**Description of the task:**
Write the listing out again, all of it, word for word.

(Parts and joints as JSON)
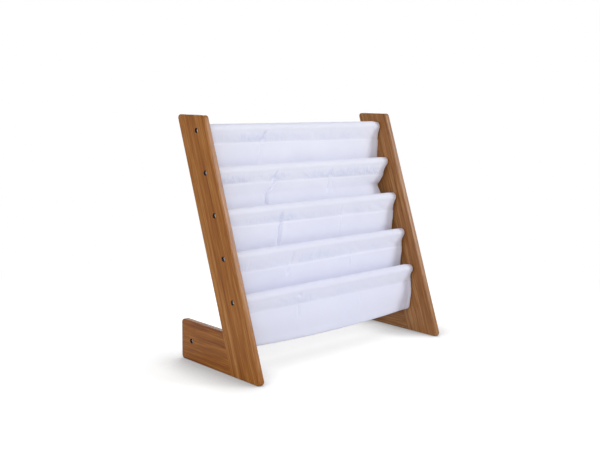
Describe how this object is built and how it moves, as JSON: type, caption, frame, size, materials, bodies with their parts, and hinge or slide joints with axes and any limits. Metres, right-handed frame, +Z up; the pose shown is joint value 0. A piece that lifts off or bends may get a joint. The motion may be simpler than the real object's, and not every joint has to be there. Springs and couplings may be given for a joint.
{
  "type": "sling bookshelf",
  "caption": "Free-standing sling bookshelf for children: leaning wooden side frames, round crossrails and a hanging cloth sling folded into book pockets.",
  "frame": {"origin": "on the floor, at the middle of the shelf's width and depth", "axes": "+Z up, +X to the right seen from the front, -Y towards the front, where the books face"},
  "size_m": [0.648, 0.3054, 0.6],
  "materials": {
    "board_wood": "stained laminated boards, satin lacquer, rounded edges",
    "rail_wood": "stained round rails, satin lacquer",
    "pin_wood": "plain beech, unfinished",
    "bolt_steel": "bright zinc-plated steel",
    "insert_brass": "plain turned brass",
    "sling_cloth": "white woven cloth, matt, with packing creases"
  },
  "bodies": {
    "root": {"left_upright": "board_wood", "left_foot": "board_wood", "left_joint_pin_1": "pin_wood", "left_joint_pin_2": "pin_wood", "right_upright": "board_wood", "right_foot": "board_wood", "right_joint_pin_1": "pin_wood", "right_joint_pin_2": "pin_wood", "sling_rail_1": "rail_wood", "sling_rail_2": "rail_wood", "sling_rail_3": "rail_wood", "sling_rail_4": "rail_wood", "sling_rail_5": "rail_wood", "rear_rail": "rail_wood", "left_rail_1_bolt": "bolt_steel", "left_rail_1_insert": "insert_brass", "left_rail_2_bolt": "bolt_steel", "left_rail_2_insert": "insert_brass", "left_rail_3_bolt": "bolt_steel", "left_rail_3_insert": "insert_brass", "left_rail_4_bolt": "bolt_steel", "left_rail_4_insert": "insert_brass", "left_rail_5_bolt": "bolt_steel", "left_rail_5_insert": "insert_brass", "left_rear_rail_bolt": "bolt_steel", "left_rear_rail_insert": "insert_brass", "right_rail_1_bolt": "bolt_steel", "right_rail_1_insert": "insert_brass", "right_rail_2_bolt": "bolt_steel", "right_rail_2_insert": "insert_brass", "right_rail_3_bolt": "bolt_steel", "right_rail_3_insert": "insert_brass", "right_rail_4_bolt": "bolt_steel", "right_rail_4_insert": "insert_brass", "right_rail_5_bolt": "bolt_steel", "right_rail_5_insert": "insert_brass", "right_rear_rail_bolt": "bolt_steel", "right_rear_rail_insert": "insert_brass", "sling_sleeve_1": "sling_cloth", "sling_sleeve_2": "sling_cloth", "sling_sleeve_3": "sling_cloth", "sling_sleeve_4": "sling_cloth", "sling_sleeve_5": "sling_cloth", "sling_pocket_1": "sling_cloth", "sling_pocket_2": "sling_cloth", "sling_pocket_3": "sling_cloth", "sling_pocket_4": "sling_cloth"}
  },
  "joints": []
}
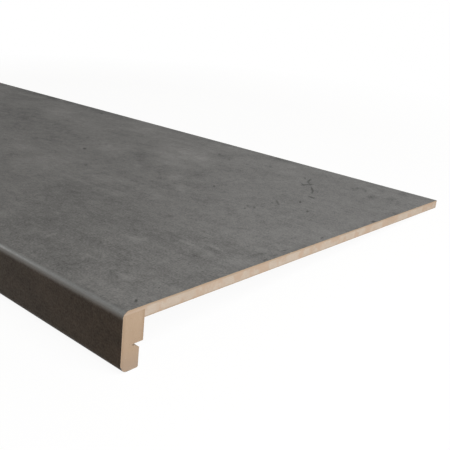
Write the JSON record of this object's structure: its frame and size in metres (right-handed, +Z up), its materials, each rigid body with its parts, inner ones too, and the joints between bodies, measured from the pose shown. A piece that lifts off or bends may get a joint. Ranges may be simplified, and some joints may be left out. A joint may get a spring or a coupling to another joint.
{
  "type": "stair tread",
  "caption": "Overlay stair tread with a dropped, rounded nose: fibreboard panel and glued nose block under one concrete-look laminate, ends sawn bare.",
  "frame": {"origin": "on the floor, under the middle of the part's bounding box", "axes": "+X along the tread, +Y from the nose towards the back edge, +Z up. The tread lies as it rests unheld, on the foot of its nose and on its back edge, so its top falls 4.40 degrees towards the back."},
  "size_m": [1.3, 0.602, 0.0568],
  "materials": {
    "panel_fibreboard": "bare high-density fibreboard, sawn",
    "nose_fibreboard": "bare medium-density fibreboard, sawn and routed",
    "laminate": "matt decor laminate with a cloudy grey concrete pattern"
  },
  "bodies": {
    "root": {"carrier_board": "panel_fibreboard", "nose_block": "nose_fibreboard", "decor_laminate": "laminate"}
  },
  "joints": []
}
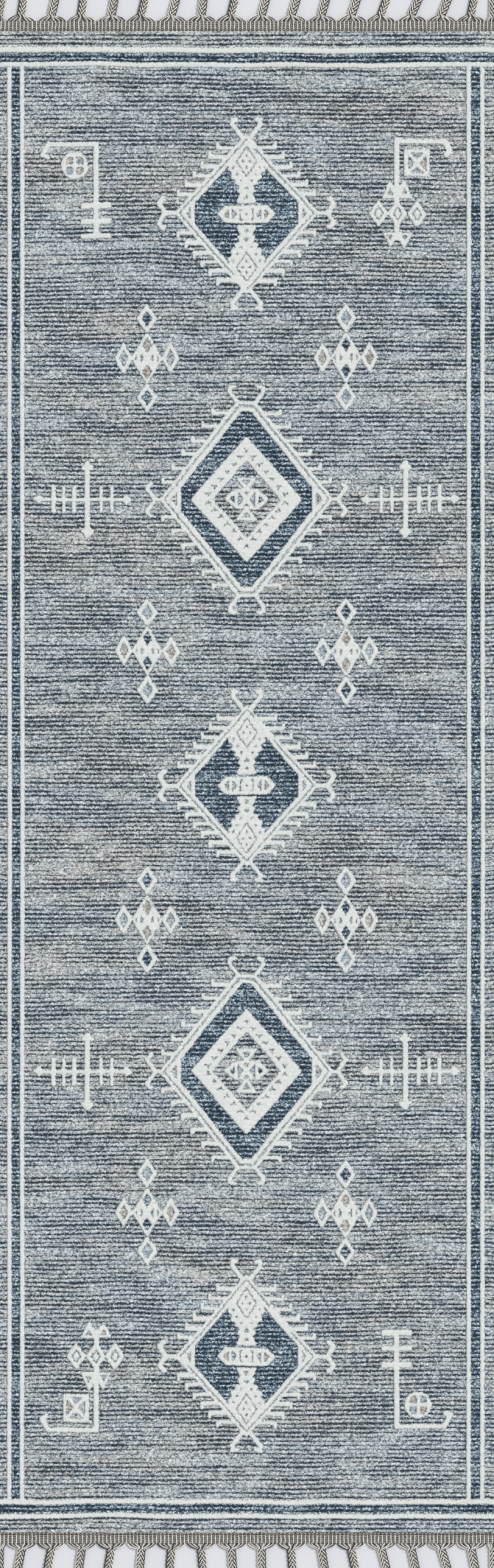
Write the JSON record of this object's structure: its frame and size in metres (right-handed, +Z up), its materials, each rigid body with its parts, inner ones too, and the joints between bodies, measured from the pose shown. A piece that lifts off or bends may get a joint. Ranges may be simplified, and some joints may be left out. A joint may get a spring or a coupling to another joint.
{
  "type": "runner rug",
  "caption": "Long narrow pile rug with geometric medallions in cream on a blue-grey ground, striped borders, flat-woven ends and plaited tassels.",
  "frame": {"origin": "on the floor plane, under the middle of the rug's box, tassels included", "axes": "+X across the rug to the right, +Y along it to the top end, +Z up out of the pile"},
  "size_m": [0.762, 2.4668, 0.009],
  "materials": {
    "ground_pile": "abrash grey, blue-grey and beige wool pile, matt",
    "navy_pile": "variegated navy wool pile, matt",
    "cream_pile": "ivory wool pile, matt",
    "brown_pile": "taupe wool pile, matt",
    "blue_pile": "dusty blue wool pile, matt",
    "ground_weave": "cotton warp and weft, matt",
    "end_band": "flat-woven cotton in cream and charcoal, matt",
    "selvage": "overcast wool, matt",
    "tassel_yarn": "plaited cotton yarn in cream and charcoal, matt"
  },
  "bodies": {
    "root": {"accent_blue": "blue_pile", "accent_brown": "brown_pile", "border_line_inner": "cream_pile", "border_line_outer": "cream_pile", "border_margin": "ground_pile", "border_navy": "navy_pile", "cluster_motifs_lower": "cream_pile", "cluster_motifs_upper": "cream_pile", "comb_motifs": "cream_pile", "corner_motifs_lower": "cream_pile", "corner_motifs_upper": "cream_pile", "end_band_bottom": "end_band", "end_band_top": "end_band", "field_pile": "ground_pile", "ground_weave": "ground_weave", "inset_ground": "ground_pile", "medallion_1": "cream_pile", "medallion_2": "cream_pile", "medallion_3": "cream_pile", "medallion_4": "cream_pile", "medallion_5": "cream_pile", "medallion_grounds": "navy_pile", "selvage_left": "selvage", "selvage_right": "selvage", "tassel_bottom_01": "tassel_yarn", "tassel_bottom_02": "tassel_yarn", "tassel_bottom_03": "tassel_yarn", "tassel_bottom_04": "tassel_yarn", "tassel_bottom_05": "tassel_yarn", "tassel_bottom_06": "tassel_yarn", "tassel_bottom_07": "tassel_yarn", "tassel_bottom_08": "tassel_yarn", "tassel_bottom_09": "tassel_yarn", "tassel_bottom_10": "tassel_yarn", "tassel_bottom_11": "tassel_yarn", "tassel_bottom_12": "tassel_yarn", "tassel_bottom_13": "tassel_yarn", "tassel_bottom_14": "tassel_yarn", "tassel_bottom_15": "tassel_yarn", "tassel_bottom_16": "tassel_yarn", "tassel_bottom_17": "tassel_yarn", "tassel_bottom_18": "tassel_yarn", "tassel_top_01": "tassel_yarn", "tassel_top_02": "tassel_yarn", "tassel_top_03": "tassel_yarn", "tassel_top_04": "tassel_yarn", "tassel_top_05": "tassel_yarn", "tassel_top_06": "tassel_yarn", "tassel_top_07": "tassel_yarn", "tassel_top_08": "tassel_yarn", "tassel_top_09": "tassel_yarn", "tassel_top_10": "tassel_yarn", "tassel_top_11": "tassel_yarn", "tassel_top_12": "tassel_yarn", "tassel_top_13": "tassel_yarn", "tassel_top_14": "tassel_yarn", "tassel_top_15": "tassel_yarn", "tassel_top_16": "tassel_yarn", "tassel_top_17": "tassel_yarn", "tassel_top_18": "tassel_yarn"}
  },
  "joints": []
}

**Complete answer:**
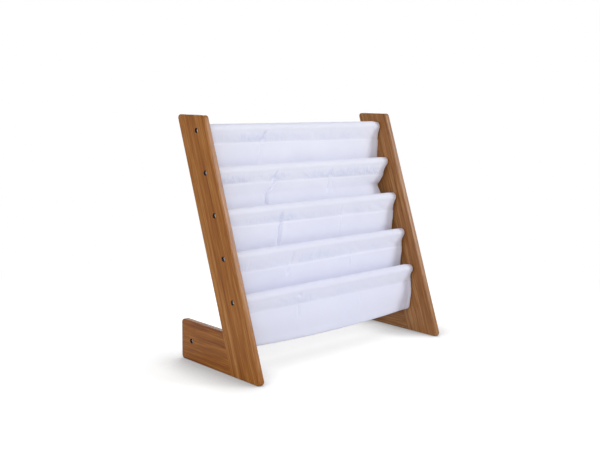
Describe how this object is built and how it moves, as JSON: type, caption, frame, size, materials, bodies with their parts, and hinge or slide joints with axes and any limits. Metres, right-handed frame, +Z up; the pose shown is joint value 0. A piece that lifts off or bends may get a joint. The motion may be simpler than the real object's, and not every joint has to be there. Springs and couplings may be given for a joint.
{
  "type": "sling bookshelf",
  "caption": "Free-standing sling bookshelf for children: leaning wooden side frames, round crossrails and a hanging cloth sling folded into book pockets.",
  "frame": {"origin": "on the floor, at the middle of the shelf's width and depth", "axes": "+Z up, +X to the right seen from the front, -Y towards the front, where the books face"},
  "size_m": [0.648, 0.3054, 0.6],
  "materials": {
    "board_wood": "stained laminated boards, satin lacquer, rounded edges",
    "rail_wood": "stained round rails, satin lacquer",
    "pin_wood": "plain beech, unfinished",
    "bolt_steel": "bright zinc-plated steel",
    "insert_brass": "plain turned brass",
    "sling_cloth": "white woven cloth, matt, with packing creases"
  },
  "bodies": {
    "root": {"left_upright": "board_wood", "left_foot": "board_wood", "left_joint_pin_1": "pin_wood", "left_joint_pin_2": "pin_wood", "right_upright": "board_wood", "right_foot": "board_wood", "right_joint_pin_1": "pin_wood", "right_joint_pin_2": "pin_wood", "sling_rail_1": "rail_wood", "sling_rail_2": "rail_wood", "sling_rail_3": "rail_wood", "sling_rail_4": "rail_wood", "sling_rail_5": "rail_wood", "rear_rail": "rail_wood", "left_rail_1_bolt": "bolt_steel", "left_rail_1_insert": "insert_brass", "left_rail_2_bolt": "bolt_steel", "left_rail_2_insert": "insert_brass", "left_rail_3_bolt": "bolt_steel", "left_rail_3_insert": "insert_brass", "left_rail_4_bolt": "bolt_steel", "left_rail_4_insert": "insert_brass", "left_rail_5_bolt": "bolt_steel", "left_rail_5_insert": "insert_brass", "left_rear_rail_bolt": "bolt_steel", "left_rear_rail_insert": "insert_brass", "right_rail_1_bolt": "bolt_steel", "right_rail_1_insert": "insert_brass", "right_rail_2_bolt": "bolt_steel", "right_rail_2_insert": "insert_brass", "right_rail_3_bolt": "bolt_steel", "right_rail_3_insert": "insert_brass", "right_rail_4_bolt": "bolt_steel", "right_rail_4_insert": "insert_brass", "right_rail_5_bolt": "bolt_steel", "right_rail_5_insert": "insert_brass", "right_rear_rail_bolt": "bolt_steel", "right_rear_rail_insert": "insert_brass", "sling_sleeve_1": "sling_cloth", "sling_sleeve_2": "sling_cloth", "sling_sleeve_3": "sling_cloth", "sling_sleeve_4": "sling_cloth", "sling_sleeve_5": "sling_cloth", "sling_pocket_1": "sling_cloth", "sling_pocket_2": "sling_cloth", "sling_pocket_3": "sling_cloth", "sling_pocket_4": "sling_cloth"}
  },
  "joints": []
}
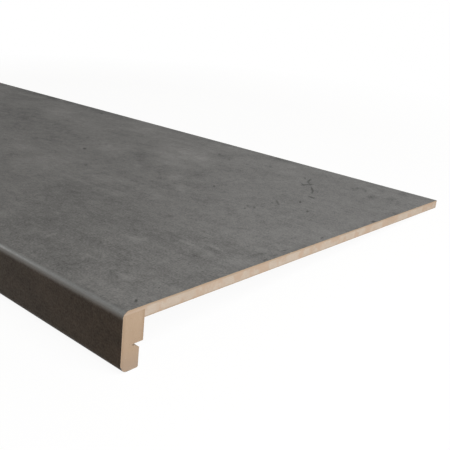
Write the JSON record of this object's structure: its frame and size in metres (right-handed, +Z up), its materials, each rigid body with its parts, inner ones too, and the joints between bodies, measured from the pose shown. A piece that lifts off or bends may get a joint. Ranges may be simplified, and some joints may be left out. A joint may get a spring or a coupling to another joint.
{
  "type": "stair tread",
  "caption": "Overlay stair tread with a dropped, rounded nose: fibreboard panel and glued nose block under one concrete-look laminate, ends sawn bare.",
  "frame": {"origin": "on the floor, under the middle of the part's bounding box", "axes": "+X along the tread, +Y from the nose towards the back edge, +Z up. The tread lies as it rests unheld, on the foot of its nose and on its back edge, so its top falls 4.40 degrees towards the back."},
  "size_m": [1.3, 0.602, 0.0568],
  "materials": {
    "panel_fibreboard": "bare high-density fibreboard, sawn",
    "nose_fibreboard": "bare medium-density fibreboard, sawn and routed",
    "laminate": "matt decor laminate with a cloudy grey concrete pattern"
  },
  "bodies": {
    "root": {"carrier_board": "panel_fibreboard", "nose_block": "nose_fibreboard", "decor_laminate": "laminate"}
  },
  "joints": []
}
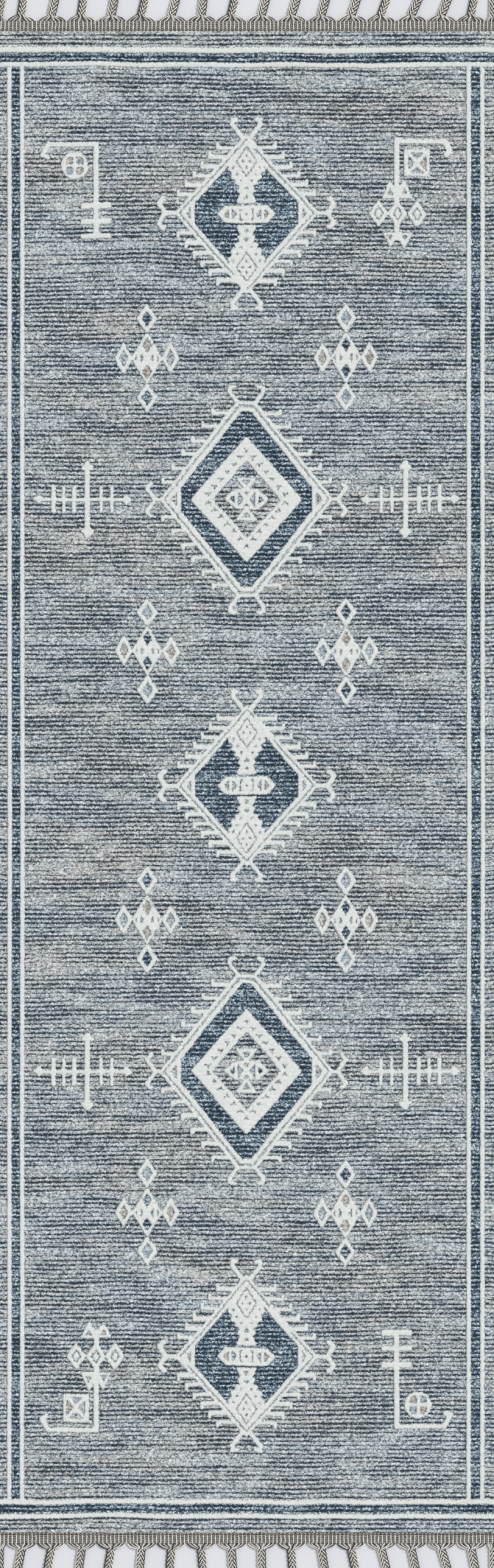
Write the JSON record of this object's structure: its frame and size in metres (right-handed, +Z up), its materials, each rigid body with its parts, inner ones too, and the joints between bodies, measured from the pose shown. A piece that lifts off or bends may get a joint. Ranges may be simplified, and some joints may be left out. A joint may get a spring or a coupling to another joint.
{
  "type": "runner rug",
  "caption": "Long narrow pile rug with geometric medallions in cream on a blue-grey ground, striped borders, flat-woven ends and plaited tassels.",
  "frame": {"origin": "on the floor plane, under the middle of the rug's box, tassels included", "axes": "+X across the rug to the right, +Y along it to the top end, +Z up out of the pile"},
  "size_m": [0.762, 2.4668, 0.009],
  "materials": {
    "ground_pile": "abrash grey, blue-grey and beige wool pile, matt",
    "navy_pile": "variegated navy wool pile, matt",
    "cream_pile": "ivory wool pile, matt",
    "brown_pile": "taupe wool pile, matt",
    "blue_pile": "dusty blue wool pile, matt",
    "ground_weave": "cotton warp and weft, matt",
    "end_band": "flat-woven cotton in cream and charcoal, matt",
    "selvage": "overcast wool, matt",
    "tassel_yarn": "plaited cotton yarn in cream and charcoal, matt"
  },
  "bodies": {
    "root": {"accent_blue": "blue_pile", "accent_brown": "brown_pile", "border_line_inner": "cream_pile", "border_line_outer": "cream_pile", "border_margin": "ground_pile", "border_navy": "navy_pile", "cluster_motifs_lower": "cream_pile", "cluster_motifs_upper": "cream_pile", "comb_motifs": "cream_pile", "corner_motifs_lower": "cream_pile", "corner_motifs_upper": "cream_pile", "end_band_bottom": "end_band", "end_band_top": "end_band", "field_pile": "ground_pile", "ground_weave": "ground_weave", "inset_ground": "ground_pile", "medallion_1": "cream_pile", "medallion_2": "cream_pile", "medallion_3": "cream_pile", "medallion_4": "cream_pile", "medallion_5": "cream_pile", "medallion_grounds": "navy_pile", "selvage_left": "selvage", "selvage_right": "selvage", "tassel_bottom_01": "tassel_yarn", "tassel_bottom_02": "tassel_yarn", "tassel_bottom_03": "tassel_yarn", "tassel_bottom_04": "tassel_yarn", "tassel_bottom_05": "tassel_yarn", "tassel_bottom_06": "tassel_yarn", "tassel_bottom_07": "tassel_yarn", "tassel_bottom_08": "tassel_yarn", "tassel_bottom_09": "tassel_yarn", "tassel_bottom_10": "tassel_yarn", "tassel_bottom_11": "tassel_yarn", "tassel_bottom_12": "tassel_yarn", "tassel_bottom_13": "tassel_yarn", "tassel_bottom_14": "tassel_yarn", "tassel_bottom_15": "tassel_yarn", "tassel_bottom_16": "tassel_yarn", "tassel_bottom_17": "tassel_yarn", "tassel_bottom_18": "tassel_yarn", "tassel_top_01": "tassel_yarn", "tassel_top_02": "tassel_yarn", "tassel_top_03": "tassel_yarn", "tassel_top_04": "tassel_yarn", "tassel_top_05": "tassel_yarn", "tassel_top_06": "tassel_yarn", "tassel_top_07": "tassel_yarn", "tassel_top_08": "tassel_yarn", "tassel_top_09": "tassel_yarn", "tassel_top_10": "tassel_yarn", "tassel_top_11": "tassel_yarn", "tassel_top_12": "tassel_yarn", "tassel_top_13": "tassel_yarn", "tassel_top_14": "tassel_yarn", "tassel_top_15": "tassel_yarn", "tassel_top_16": "tassel_yarn", "tassel_top_17": "tassel_yarn", "tassel_top_18": "tassel_yarn"}
  },
  "joints": []
}